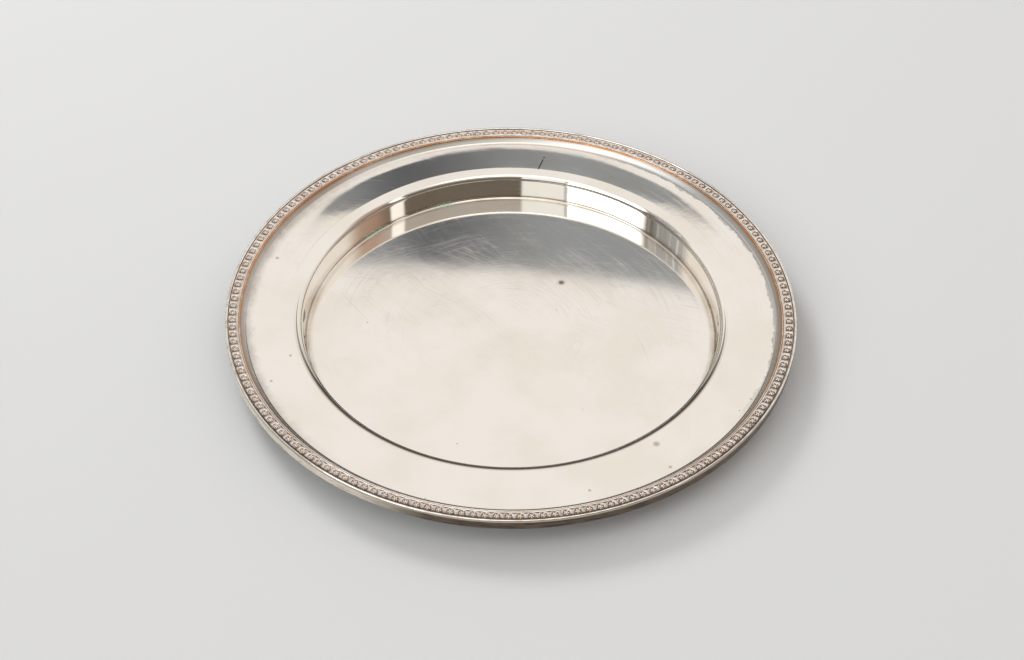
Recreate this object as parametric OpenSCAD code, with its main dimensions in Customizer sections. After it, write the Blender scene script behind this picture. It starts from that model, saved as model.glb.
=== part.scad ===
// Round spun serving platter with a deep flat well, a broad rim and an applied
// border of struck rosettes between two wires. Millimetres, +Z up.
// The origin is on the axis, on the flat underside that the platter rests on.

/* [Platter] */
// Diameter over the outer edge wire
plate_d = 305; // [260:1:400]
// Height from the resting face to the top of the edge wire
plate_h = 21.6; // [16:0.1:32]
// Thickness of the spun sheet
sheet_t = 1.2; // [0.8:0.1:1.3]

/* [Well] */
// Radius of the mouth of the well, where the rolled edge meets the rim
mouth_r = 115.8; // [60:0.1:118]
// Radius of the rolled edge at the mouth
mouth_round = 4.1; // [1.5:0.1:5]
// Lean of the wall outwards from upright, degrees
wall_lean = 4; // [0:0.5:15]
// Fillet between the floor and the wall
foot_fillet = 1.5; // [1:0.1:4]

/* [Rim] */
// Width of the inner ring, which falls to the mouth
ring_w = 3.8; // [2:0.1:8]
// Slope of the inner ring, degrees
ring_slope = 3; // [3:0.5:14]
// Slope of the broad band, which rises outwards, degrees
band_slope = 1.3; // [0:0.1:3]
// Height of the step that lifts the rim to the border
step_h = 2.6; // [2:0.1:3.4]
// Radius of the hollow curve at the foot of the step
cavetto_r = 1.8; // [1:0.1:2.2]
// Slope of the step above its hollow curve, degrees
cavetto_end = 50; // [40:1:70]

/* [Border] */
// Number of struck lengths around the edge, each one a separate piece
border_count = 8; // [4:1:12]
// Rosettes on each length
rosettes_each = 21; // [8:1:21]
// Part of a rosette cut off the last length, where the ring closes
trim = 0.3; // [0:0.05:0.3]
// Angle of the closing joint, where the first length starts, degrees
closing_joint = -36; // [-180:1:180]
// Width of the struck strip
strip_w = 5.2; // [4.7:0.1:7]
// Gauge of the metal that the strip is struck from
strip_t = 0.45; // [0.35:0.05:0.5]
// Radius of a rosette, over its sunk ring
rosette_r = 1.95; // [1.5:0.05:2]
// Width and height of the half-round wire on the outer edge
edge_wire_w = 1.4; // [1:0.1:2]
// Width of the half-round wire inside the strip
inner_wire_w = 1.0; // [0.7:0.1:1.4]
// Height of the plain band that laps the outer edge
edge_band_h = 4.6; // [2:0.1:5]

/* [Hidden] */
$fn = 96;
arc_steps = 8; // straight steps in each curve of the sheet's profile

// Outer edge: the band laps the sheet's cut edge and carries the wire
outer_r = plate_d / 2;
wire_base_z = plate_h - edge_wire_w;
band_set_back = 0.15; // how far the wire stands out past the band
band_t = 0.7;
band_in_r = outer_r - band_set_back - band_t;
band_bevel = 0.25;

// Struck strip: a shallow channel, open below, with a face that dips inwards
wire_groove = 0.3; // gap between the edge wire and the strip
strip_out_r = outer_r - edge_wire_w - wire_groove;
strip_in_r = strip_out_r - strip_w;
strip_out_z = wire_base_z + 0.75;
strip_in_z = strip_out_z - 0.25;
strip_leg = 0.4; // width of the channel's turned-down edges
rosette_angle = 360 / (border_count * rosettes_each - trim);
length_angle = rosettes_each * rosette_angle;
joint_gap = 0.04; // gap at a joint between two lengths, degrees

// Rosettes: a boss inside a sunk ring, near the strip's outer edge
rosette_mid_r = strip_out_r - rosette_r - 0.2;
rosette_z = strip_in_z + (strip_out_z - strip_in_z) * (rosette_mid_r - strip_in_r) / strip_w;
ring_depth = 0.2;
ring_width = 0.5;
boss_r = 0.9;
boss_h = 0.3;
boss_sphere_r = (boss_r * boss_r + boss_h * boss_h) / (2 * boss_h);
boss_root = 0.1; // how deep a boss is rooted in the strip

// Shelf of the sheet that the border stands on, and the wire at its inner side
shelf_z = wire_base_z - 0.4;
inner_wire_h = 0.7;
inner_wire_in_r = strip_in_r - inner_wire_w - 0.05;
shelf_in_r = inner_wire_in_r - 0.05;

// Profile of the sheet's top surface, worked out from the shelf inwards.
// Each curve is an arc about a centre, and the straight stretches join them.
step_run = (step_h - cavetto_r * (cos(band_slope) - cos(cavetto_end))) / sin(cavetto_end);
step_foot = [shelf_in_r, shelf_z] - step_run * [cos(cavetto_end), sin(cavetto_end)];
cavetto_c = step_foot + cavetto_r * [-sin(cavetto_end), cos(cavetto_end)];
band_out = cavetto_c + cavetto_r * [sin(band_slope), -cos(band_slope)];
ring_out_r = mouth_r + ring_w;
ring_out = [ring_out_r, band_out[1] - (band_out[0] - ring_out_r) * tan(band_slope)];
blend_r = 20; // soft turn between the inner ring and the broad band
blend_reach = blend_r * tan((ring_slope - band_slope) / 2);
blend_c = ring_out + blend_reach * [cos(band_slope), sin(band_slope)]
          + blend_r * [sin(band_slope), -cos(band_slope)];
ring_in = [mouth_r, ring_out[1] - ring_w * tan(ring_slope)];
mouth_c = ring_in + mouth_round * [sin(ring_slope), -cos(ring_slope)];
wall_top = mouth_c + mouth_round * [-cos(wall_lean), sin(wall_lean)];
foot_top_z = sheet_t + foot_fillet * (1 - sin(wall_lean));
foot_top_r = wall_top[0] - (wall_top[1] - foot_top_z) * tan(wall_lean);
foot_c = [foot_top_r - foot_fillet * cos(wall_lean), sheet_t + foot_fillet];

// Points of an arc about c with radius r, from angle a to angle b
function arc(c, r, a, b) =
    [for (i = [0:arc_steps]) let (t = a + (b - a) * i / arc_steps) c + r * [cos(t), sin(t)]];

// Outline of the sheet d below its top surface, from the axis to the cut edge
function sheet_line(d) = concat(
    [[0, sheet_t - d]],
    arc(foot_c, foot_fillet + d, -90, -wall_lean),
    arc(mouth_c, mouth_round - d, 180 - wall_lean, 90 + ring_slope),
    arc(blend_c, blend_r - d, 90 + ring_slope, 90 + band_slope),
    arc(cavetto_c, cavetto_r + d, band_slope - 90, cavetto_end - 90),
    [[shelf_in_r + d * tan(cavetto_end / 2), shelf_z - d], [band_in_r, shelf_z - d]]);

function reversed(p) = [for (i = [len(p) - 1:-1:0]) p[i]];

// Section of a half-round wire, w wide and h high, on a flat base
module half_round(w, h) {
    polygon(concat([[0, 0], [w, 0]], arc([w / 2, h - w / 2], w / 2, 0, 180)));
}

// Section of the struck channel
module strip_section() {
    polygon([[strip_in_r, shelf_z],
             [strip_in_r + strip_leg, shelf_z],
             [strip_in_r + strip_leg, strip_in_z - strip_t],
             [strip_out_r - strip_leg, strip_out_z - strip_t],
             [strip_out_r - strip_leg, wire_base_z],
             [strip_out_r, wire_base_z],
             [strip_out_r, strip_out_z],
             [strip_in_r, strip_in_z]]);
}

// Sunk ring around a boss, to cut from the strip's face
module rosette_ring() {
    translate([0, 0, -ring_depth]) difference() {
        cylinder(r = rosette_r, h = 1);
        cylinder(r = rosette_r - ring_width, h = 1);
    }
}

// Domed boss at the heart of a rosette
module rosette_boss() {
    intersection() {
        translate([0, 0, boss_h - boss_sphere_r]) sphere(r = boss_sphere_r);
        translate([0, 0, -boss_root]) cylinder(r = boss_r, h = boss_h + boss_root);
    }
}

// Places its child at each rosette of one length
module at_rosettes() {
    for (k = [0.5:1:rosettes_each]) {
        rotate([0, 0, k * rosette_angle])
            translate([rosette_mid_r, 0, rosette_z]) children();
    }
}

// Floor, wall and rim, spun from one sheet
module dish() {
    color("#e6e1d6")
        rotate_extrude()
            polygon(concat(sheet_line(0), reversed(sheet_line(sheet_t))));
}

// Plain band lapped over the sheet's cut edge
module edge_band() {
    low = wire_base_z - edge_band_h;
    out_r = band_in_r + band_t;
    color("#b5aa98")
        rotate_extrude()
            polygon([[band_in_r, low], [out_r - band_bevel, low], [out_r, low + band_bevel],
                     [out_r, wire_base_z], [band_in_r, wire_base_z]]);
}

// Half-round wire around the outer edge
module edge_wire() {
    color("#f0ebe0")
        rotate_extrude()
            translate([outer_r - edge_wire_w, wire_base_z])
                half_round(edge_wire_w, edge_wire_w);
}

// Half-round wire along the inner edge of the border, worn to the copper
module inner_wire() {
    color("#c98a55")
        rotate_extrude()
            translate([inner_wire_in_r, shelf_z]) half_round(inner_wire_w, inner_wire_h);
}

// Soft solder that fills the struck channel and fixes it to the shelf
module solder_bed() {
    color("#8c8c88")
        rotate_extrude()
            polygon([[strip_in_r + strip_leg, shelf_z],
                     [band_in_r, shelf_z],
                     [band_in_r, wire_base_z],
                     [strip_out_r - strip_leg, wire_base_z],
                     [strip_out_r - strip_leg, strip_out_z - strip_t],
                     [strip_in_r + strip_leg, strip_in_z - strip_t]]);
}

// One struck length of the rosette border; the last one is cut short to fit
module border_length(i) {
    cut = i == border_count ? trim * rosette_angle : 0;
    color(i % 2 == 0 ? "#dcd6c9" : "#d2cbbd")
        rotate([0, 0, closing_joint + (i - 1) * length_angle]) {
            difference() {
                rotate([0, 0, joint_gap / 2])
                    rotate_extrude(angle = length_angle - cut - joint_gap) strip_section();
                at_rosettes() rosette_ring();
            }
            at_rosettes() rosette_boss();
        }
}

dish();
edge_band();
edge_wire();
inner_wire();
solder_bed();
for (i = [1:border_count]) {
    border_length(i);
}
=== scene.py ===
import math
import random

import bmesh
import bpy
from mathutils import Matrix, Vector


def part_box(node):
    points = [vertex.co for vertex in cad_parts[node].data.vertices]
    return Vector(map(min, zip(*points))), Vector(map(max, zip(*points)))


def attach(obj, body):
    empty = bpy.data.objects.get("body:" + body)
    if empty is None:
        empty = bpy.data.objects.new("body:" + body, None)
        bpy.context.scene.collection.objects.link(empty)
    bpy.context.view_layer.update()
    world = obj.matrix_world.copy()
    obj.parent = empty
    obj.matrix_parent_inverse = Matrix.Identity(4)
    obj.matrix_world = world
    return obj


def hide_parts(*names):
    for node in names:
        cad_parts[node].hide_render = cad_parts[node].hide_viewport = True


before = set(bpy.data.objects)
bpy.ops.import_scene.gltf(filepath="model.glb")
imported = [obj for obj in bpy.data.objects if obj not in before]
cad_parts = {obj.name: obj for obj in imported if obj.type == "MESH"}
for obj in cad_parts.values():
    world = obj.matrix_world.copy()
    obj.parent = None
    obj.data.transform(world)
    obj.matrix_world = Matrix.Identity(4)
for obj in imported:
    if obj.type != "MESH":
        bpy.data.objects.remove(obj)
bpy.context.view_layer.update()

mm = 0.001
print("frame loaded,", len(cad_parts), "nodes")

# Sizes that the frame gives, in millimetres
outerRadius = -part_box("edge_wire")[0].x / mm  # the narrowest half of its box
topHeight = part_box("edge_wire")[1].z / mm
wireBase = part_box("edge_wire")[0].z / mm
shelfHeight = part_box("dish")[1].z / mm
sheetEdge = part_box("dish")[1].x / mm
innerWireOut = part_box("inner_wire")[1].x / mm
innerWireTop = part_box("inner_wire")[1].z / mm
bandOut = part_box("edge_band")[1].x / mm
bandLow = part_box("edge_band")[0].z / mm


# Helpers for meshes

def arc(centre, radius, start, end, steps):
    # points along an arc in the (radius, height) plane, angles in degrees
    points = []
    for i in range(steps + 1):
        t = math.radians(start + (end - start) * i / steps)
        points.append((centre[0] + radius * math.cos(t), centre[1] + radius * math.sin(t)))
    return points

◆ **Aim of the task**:
Start with the line that holds "short to fit" and finish with the line that holds "before = set(bpy.data.objects)". Transcribe each line in between exactly, and those two as well.

◆ **The solution**:
// One struck length of the rosette border; the last one is cut short to fit
module border_length(i) {
    cut = i == border_count ? trim * rosette_angle : 0;
    color(i % 2 == 0 ? "#dcd6c9" : "#d2cbbd")
        rotate([0, 0, closing_joint + (i - 1) * length_angle]) {
            difference() {
                rotate([0, 0, joint_gap / 2])
                    rotate_extrude(angle = length_angle - cut - joint_gap) strip_section();
                at_rosettes() rosette_ring();
            }
            at_rosettes() rosette_boss();
        }
}

dish();
edge_band();
edge_wire();
inner_wire();
solder_bed();
for (i = [1:border_count]) {
    border_length(i);
}
=== scene.py ===
import math
import random

import bmesh
import bpy
from mathutils import Matrix, Vector


def part_box(node):
    points = [vertex.co for vertex in cad_parts[node].data.vertices]
    return Vector(map(min, zip(*points))), Vector(map(max, zip(*points)))


def attach(obj, body):
    empty = bpy.data.objects.get("body:" + body)
    if empty is None:
        empty = bpy.data.objects.new("body:" + body, None)
        bpy.context.scene.collection.objects.link(empty)
    bpy.context.view_layer.update()
    world = obj.matrix_world.copy()
    obj.parent = empty
    obj.matrix_parent_inverse = Matrix.Identity(4)
    obj.matrix_world = world
    return obj


def hide_parts(*names):
    for node in names:
        cad_parts[node].hide_render = cad_parts[node].hide_viewport = True


before = set(bpy.data.objects)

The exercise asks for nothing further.